**Material provided**
══════

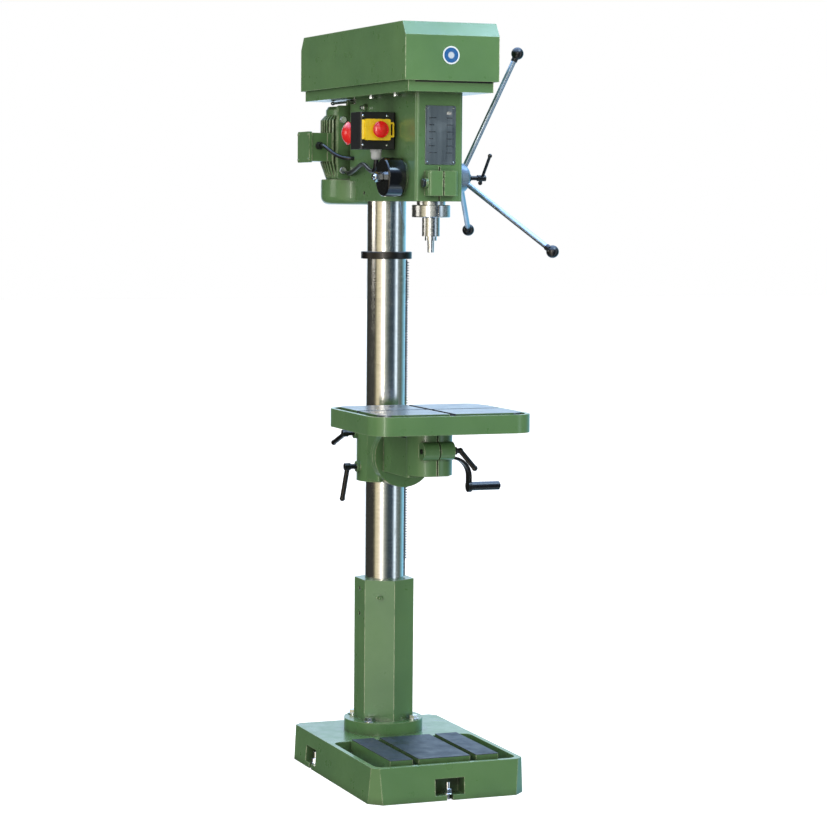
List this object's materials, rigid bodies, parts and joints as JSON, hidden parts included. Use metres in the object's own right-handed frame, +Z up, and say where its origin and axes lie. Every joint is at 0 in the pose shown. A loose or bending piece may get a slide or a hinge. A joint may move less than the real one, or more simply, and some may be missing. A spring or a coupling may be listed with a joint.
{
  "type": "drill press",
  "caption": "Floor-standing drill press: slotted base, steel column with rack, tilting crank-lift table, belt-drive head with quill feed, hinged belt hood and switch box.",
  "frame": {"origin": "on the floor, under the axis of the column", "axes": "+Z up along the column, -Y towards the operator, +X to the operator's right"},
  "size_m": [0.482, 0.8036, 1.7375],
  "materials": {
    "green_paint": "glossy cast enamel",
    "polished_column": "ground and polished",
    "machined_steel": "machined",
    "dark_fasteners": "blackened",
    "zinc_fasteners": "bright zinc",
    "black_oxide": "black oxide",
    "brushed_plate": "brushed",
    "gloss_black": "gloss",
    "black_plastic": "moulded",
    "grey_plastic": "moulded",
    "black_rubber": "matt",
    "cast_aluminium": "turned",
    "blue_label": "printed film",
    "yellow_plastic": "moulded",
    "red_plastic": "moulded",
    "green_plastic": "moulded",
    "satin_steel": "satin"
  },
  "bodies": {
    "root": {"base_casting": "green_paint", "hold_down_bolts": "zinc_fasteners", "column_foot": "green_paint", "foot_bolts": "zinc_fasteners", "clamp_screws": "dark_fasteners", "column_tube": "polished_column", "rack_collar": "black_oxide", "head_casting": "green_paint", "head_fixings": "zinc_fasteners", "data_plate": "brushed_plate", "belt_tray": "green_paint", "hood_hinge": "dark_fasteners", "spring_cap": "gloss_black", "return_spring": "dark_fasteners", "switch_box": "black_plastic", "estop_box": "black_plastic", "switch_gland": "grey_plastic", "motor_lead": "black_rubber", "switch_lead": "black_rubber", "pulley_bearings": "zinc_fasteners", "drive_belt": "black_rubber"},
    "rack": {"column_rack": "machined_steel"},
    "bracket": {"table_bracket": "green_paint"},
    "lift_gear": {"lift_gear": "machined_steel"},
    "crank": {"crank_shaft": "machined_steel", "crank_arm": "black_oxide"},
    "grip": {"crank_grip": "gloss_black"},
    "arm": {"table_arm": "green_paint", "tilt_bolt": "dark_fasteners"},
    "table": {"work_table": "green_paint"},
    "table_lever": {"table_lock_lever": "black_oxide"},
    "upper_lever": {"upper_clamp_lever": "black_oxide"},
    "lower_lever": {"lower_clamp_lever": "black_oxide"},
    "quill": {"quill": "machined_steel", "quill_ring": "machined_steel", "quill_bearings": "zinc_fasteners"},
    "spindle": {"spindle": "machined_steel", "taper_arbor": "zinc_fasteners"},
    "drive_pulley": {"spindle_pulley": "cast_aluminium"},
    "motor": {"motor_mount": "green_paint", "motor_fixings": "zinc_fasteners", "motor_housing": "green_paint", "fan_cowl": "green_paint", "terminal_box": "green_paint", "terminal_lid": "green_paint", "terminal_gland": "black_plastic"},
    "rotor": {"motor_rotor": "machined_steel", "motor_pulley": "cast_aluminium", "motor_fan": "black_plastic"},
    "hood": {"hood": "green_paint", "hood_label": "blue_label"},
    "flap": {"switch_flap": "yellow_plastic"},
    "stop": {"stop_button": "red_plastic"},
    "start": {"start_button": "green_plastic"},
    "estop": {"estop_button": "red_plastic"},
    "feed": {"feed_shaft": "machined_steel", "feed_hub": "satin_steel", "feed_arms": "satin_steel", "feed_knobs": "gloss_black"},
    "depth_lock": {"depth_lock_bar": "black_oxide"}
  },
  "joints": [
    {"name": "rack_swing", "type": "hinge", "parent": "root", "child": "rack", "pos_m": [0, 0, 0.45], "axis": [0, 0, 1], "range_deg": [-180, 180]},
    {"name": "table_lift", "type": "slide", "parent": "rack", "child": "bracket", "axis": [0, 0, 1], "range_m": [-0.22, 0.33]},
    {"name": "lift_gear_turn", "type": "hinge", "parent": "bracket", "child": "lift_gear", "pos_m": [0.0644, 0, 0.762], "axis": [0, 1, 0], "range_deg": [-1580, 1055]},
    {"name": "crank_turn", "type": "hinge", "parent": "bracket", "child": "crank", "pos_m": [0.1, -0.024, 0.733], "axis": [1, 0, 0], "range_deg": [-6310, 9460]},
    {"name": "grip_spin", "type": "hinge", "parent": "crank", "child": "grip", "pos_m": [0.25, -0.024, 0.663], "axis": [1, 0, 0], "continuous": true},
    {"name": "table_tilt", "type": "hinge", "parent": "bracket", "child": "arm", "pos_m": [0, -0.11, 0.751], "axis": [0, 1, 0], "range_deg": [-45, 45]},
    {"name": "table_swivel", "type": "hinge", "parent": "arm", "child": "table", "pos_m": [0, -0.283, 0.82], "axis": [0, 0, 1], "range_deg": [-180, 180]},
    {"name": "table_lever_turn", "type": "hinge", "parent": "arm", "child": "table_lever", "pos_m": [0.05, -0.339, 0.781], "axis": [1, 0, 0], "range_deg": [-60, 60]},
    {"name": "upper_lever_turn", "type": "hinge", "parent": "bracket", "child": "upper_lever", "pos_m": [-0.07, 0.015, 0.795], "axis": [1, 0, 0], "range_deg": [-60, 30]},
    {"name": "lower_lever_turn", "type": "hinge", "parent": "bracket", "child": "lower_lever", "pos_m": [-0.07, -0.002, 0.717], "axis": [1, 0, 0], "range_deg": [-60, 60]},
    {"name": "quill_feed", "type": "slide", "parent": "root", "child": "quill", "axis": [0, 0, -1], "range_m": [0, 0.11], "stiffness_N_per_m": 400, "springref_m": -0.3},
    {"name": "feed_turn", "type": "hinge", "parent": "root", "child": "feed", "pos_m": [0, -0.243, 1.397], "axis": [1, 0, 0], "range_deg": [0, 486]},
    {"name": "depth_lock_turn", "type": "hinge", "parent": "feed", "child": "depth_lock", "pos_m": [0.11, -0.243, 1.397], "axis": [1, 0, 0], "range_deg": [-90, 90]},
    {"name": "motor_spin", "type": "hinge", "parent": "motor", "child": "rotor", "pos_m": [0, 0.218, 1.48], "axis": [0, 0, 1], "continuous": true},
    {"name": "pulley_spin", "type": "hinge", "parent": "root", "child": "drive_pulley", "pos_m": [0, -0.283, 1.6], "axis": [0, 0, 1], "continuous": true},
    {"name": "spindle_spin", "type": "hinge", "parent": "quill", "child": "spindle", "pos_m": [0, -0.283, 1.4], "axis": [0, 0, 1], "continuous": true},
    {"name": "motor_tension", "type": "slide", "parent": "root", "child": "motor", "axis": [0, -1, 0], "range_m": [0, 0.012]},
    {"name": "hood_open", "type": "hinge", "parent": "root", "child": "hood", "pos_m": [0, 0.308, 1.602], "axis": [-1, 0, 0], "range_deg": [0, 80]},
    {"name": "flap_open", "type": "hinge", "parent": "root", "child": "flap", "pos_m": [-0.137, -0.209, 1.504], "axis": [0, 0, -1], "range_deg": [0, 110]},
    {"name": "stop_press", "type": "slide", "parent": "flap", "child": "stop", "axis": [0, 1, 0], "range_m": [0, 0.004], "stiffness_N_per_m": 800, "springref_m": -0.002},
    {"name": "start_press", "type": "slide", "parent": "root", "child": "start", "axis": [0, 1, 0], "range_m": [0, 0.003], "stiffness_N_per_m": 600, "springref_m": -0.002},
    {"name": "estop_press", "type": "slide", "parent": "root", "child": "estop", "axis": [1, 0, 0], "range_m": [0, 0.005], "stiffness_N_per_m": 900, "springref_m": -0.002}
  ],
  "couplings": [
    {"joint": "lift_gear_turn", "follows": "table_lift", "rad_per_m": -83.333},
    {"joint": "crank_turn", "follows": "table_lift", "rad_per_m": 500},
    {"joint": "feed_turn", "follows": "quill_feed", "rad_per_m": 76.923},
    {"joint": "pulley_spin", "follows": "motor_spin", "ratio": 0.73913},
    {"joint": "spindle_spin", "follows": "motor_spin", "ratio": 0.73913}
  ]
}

══════

**Your goal**
Go through the listing above and pull out each line containing the word "origin".

**Complete output**
List this object's materials, rigid bodies, parts and joints as JSON, hidden parts included. Use metres in the object's own right-handed frame, +Z up, and say where its origin and axes lie. Every joint is at 0 in the pose shown. A loose or bending piece may get a slide or a hinge. A joint may move less than the real one, or more simply, and some may be missing. A spring or a coupling may be listed with a joint.
  "frame": {"origin": "on the floor, under the axis of the column", "axes": "+Z up along the column, -Y towards the operator, +X to the operator's right"},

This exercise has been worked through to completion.